Follow Us :              

Pimpin Nitilaku UGM, Ganjar Jadi Rebutan Selfie Warga Jogja

  16 December 2018  |   06:00:00  |   dibaca : 1899 
Kategori :
Bagikan :


Pimpin Nitilaku UGM, Ganjar Jadi Rebutan Selfie Warga Jogja

16 December 2018 | 06:00:00 | dibaca : 1899
Kategori :
Bagikan :

Foto : Slam (Humas Jateng)

Daftarkan diri anda terlebih dahulu

Foto : Slam (Humas Jateng)

YOGYAKARTA - Gubernur Jawa Tengah Ganjar Pranowo memimpin ribuan Alumni Universitas Gadjah Mada (UGM) Yogyakarta mengikuti upacara Nitilaku UGM 2018. Mengenakan Beskap warna merah lengkap dengan blangkon nya, Ganjar yang juga Ketua Pengurus Pusat Keluarga Alumni Gadjah Mada (PP KAGAMA) itu tampak gagah dan memesona.
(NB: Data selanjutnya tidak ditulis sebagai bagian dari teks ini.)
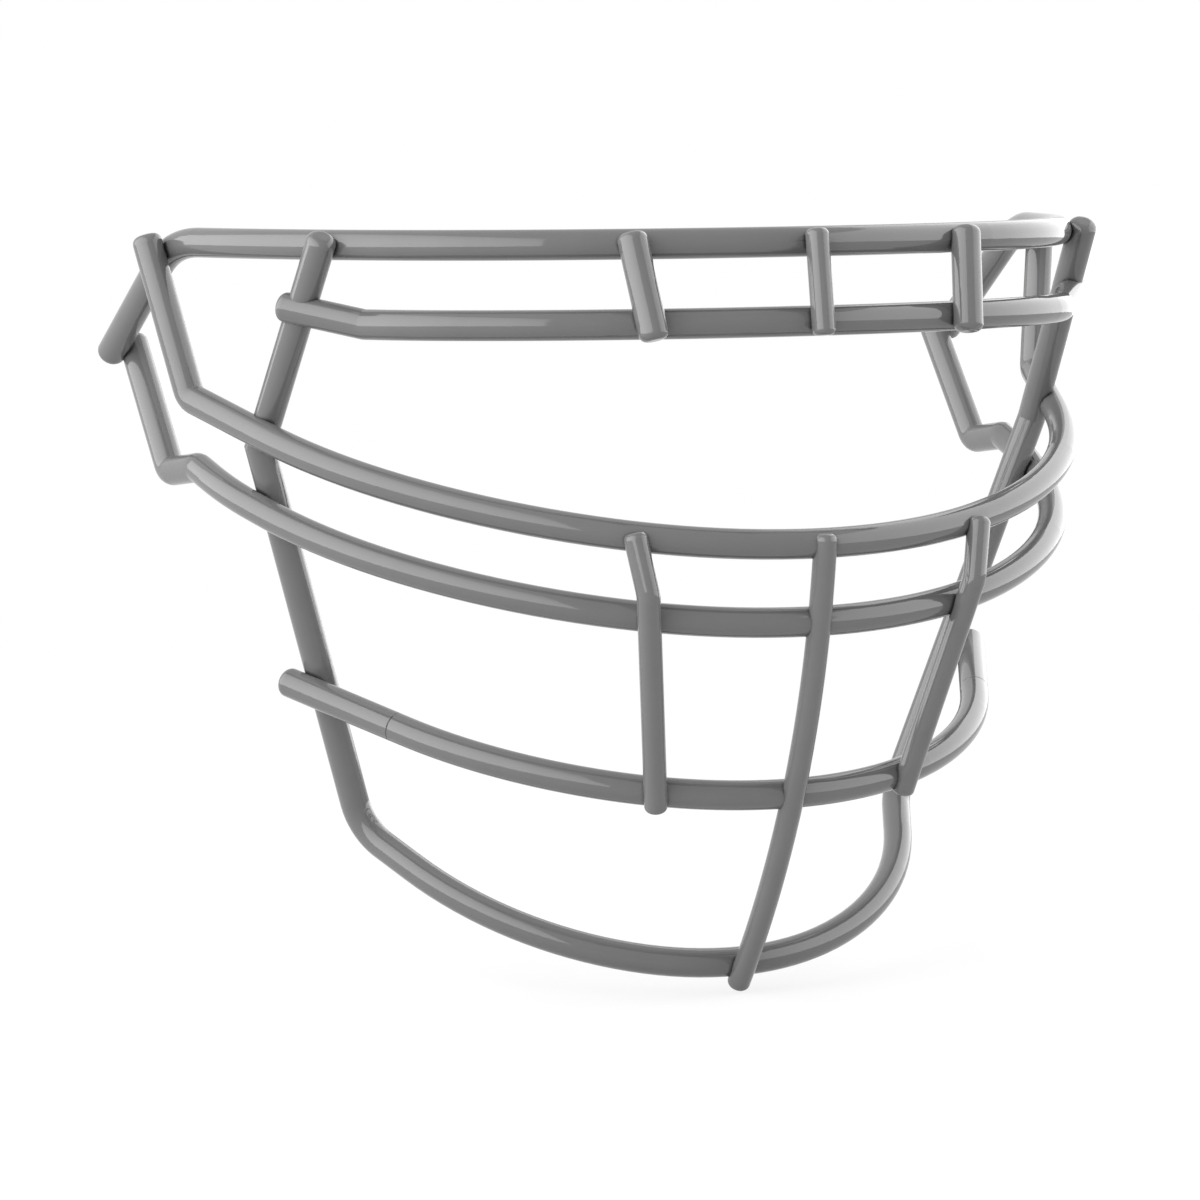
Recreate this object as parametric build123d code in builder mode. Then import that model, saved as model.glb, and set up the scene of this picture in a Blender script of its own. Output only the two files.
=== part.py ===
from build123d import *
import os
from math import atan2, cos, degrees, radians, sin, sqrt

# Football helmet facemask: a welded cage of bent steel wires under a grey coat.
# The origin is the middle of the top brow bar's axis, where the helmet's brow clips hold it.
# X runs to the wearer's left, Y to the back and Z up, so the front of the cage looks along -Y.
# The cage is alike on both sides of X = 0: left-hand pieces are drawn and then mirrored.

# Wire stock
wire_diameter = 6.4
light_wire_diameter = 5.0
cut_end_round_share = 0.55
tight_bend_share = 0.55

# Top brow bar: rounded front, and legs that run back and down beside the ears
brow_rise = -1.33
top_half_width = 101.3
top_sweep = 76.5
top_outline_shares = [(0.469, 0.1225), (0.8938, 0.6396), (1, 1)]
top_tail = 15.0
top_leg_length = 43.8
top_leg_fall = 37.0
top_leg_toe_out = 1.8
top_leg_bend_radius = 26.1

# Lower brow bar: below the top bar, its ends bent to lie on the uprights
lower_brow_ahead = 3.1
lower_brow_drop = 16.4
lower_brow_half_width = 82.3
lower_brow_sweep = 36.2
lower_brow_outline_shares = [(0.509, 0.192), (0.863, 0.638), (1, 1)]
lower_brow_tail = 4.0
lower_brow_overrun = 4.4

# Brow ties, from the top bar to the lower brow bar
tie_top_overrun = 1.8
tie_bottom_overrun = 4.2
centre_tie_top_overrun = 2.0
centre_tie_bottom_overrun = 3.7

# Upper face bar: under the eye opening, its ends bent up to the top bar
upper_face_ahead = 6.7
upper_face_drop = 62.6
upper_face_rise = 21.9
upper_face_half_width = 97.0
upper_face_sweep = 69.5
upper_face_outline_shares = [(0.446, 0.143), (0.847, 0.598), (1, 1)]
upper_face_tail = 25.2
upper_face_past_corner = 0.1
upper_face_overrun = 3.0

# Lower face bar: it passes outside the uprights, steps back and turns up to the top bar's legs
lower_face_ahead = 4.4
lower_face_drop = 79.2
lower_face_rise = 23.4
lower_face_rise_run = 75.0
lower_face_outline_shares = [(0.426, 0.123), (0.811, 0.513), (0.990, 0.956), (1, 1), (1.031, 1.213)]
lower_face_tail = 6.5
step_back = 14.4
step_out = 0.7
step_down = 1.9
lower_face_overrun = 1.9

# Jaw bar: a bent middle with a straight end piece welded on at each side
jaw_behind = 7.1
jaw_drop = 117.1
jaw_rise = 13.05
jaw_half_width = 70.0
jaw_sweep = 43.5
jaw_outline_shares = [(0.532, 0.225), (0.912, 0.771), (1, 1)]
jaw_tail = 2.7
jaw_end_length = 31.0
jaw_seam_chamfer = 0.15

# Uprights, and the chin loop that rises to meet them at a mitre
upright_overrun = 2.6
upright_foot_margin = 1.0
chin_behind = 30.7
chin_drop = 156.9
chin_rise = 27.9
chin_rise_run = 50.0
chin_outline_shares = [(0.347, 0.081), (0.770, 0.466)]
chin_side_radius = 70.0
chin_bend_radius = 10.5

# Centre bar and side bars, of the lighter wire
centre_top_overrun = 2.6
centre_bottom_overrun = 3.9
side_bend_height = 7.1
side_bend_radius = 4.0
side_top_overrun = 1.7
side_bottom_overrun = 3.1

# Where the wires cross, as shares of the run from a bar's middle, or of the straight run
tie_on_top_share = 0.253
tie_on_lower_brow_share = 0.392
upright_on_top_share = 0.671
upright_on_upper_face_share = 0.864
upright_on_jaw_end_share = 0.799
lower_brow_on_upright_share = 0.663
lower_face_on_leg_share = 0.928
side_on_upper_face_share = 0.265
side_on_lower_face_share = 0.2365
side_on_jaw_share = 0.341

# How far apart the axes of two welded wires stay, as a share of both radii together
upright_into_top_share = 0.83
upright_into_upper_face_share = 0.56
upright_into_jaw_end_share = 0.83
lower_brow_into_upright_share = 0.20
lower_face_into_upright_share = 0.90
upper_face_into_top_share = 0.98
lower_face_into_leg_share = 0.77
side_bar_into_bars_shares = [0.67, 0.85, 0.61]
centre_bar_into_bars_shares = [0.40, 0.38, 0.41, 0.68]
tie_into_bars_shares = [0.71, 0.80]
centre_tie_into_bars_shares = [0.90, 0.81]

wire_radius = wire_diameter / 2
light_radius = light_wire_diameter / 2
both_wires = wire_radius + wire_radius
wire_and_light = wire_radius + light_radius
tight_bend_radius = wire_diameter * tight_bend_share
mitre_stock = wire_diameter

middle = Vector(0, 0, 0)
outboard = Vector(1, 0, 0)
ahead = Vector(0, -1, 0)

os.makedirs("parts", exist_ok=True)


def save(piece, name):
    """Label a finished piece and write it"""
    piece.part.label = name
    export_step(piece.part, f"parts/{name}.step")


def bar_plane(behind, drop, rise, run):
    """Plane in which a bar is bent, through the bar's middle and rising so far over a level run"""
    return Plane(origin=(0, behind, -drop), x_dir=outboard, z_dir=(0, -rise, run))


def half_bar(plane, outline_shares, half_width, sweep_back):
    """Axis of a bar's left half, as arcs that follow on from each other"""
    with BuildLine() as flat:
        point, heading = middle, outboard
        for across_share, back_share in outline_shares:
            knot = (half_width * across_share, sweep_back * back_share)
            arc = TangentArc(point, knot, tangent=heading)
            point, heading = arc @ 1, arc % 1
    return flat.wire().moved(plane.location)


def with_tail(curve, tail):
    """The same axis with a straight run after it"""
    with BuildLine() as run:
        add(curve)
        Line(curve @ 1, curve @ 1 + (curve % 1) * tail)
    return run.wire()


def straight_axis(start, end):
    """Axis of a straight wire"""
    with BuildLine() as axis:
        Line(start, end)
    return axis.wire()


def bent_axis(*points, radius):
    """Axis of straight runs from point to point, with a bend at each corner"""
    with BuildLine() as axis:
        FilletPolyline(*points, radius=radius)
    return axis.wire()


def both_sides(*runs):
    """Axis of a whole bar: the left half's runs, and the same on the right"""
    with BuildLine() as axis:
        for run in runs:
            add(run)
        mirror(about=Plane.YZ)
    return axis.wire()


def towards(start, end):
    """Heading from one point to another"""
    return (end - start).normalized()


def seat(crossing, bar_heading, wire_heading, gap, side):
    """Where a wire's axis passes a bar: a gap from its axis, square to both, on the side given"""
    square = bar_heading.cross(wire_heading).normalized()
    if square.dot(side) < 0:
        square = -square
    return crossing + square * gap


def where_it_meets(plane, start, heading):
    """Where a line passes through a plane"""
    return start + heading * ((plane.origin - start).dot(plane.z_dir) / heading.dot(plane.z_dir))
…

Hal itu jelas membuat warga Yogyakarta terkesima. Di sepanjang rute yang dilalui antara Keraton Yogyakarta menuju kampus UGM, Ganjar selalu menjadi rebutan warga yang meminta untuk berfoto bersama.

Hampir di setiap sudut jalan, warga yang menunggu di pinggir jalan langsung menyerbu Ganjar untuk minta berfoto bersama. Dengan sabar dan senyum sumringah, Ganjar melayani warga untuk berfoto. Sesekali, Politisi PDI Perjuangan itu juga ngevlog keseruan dan antusiasme warga itu.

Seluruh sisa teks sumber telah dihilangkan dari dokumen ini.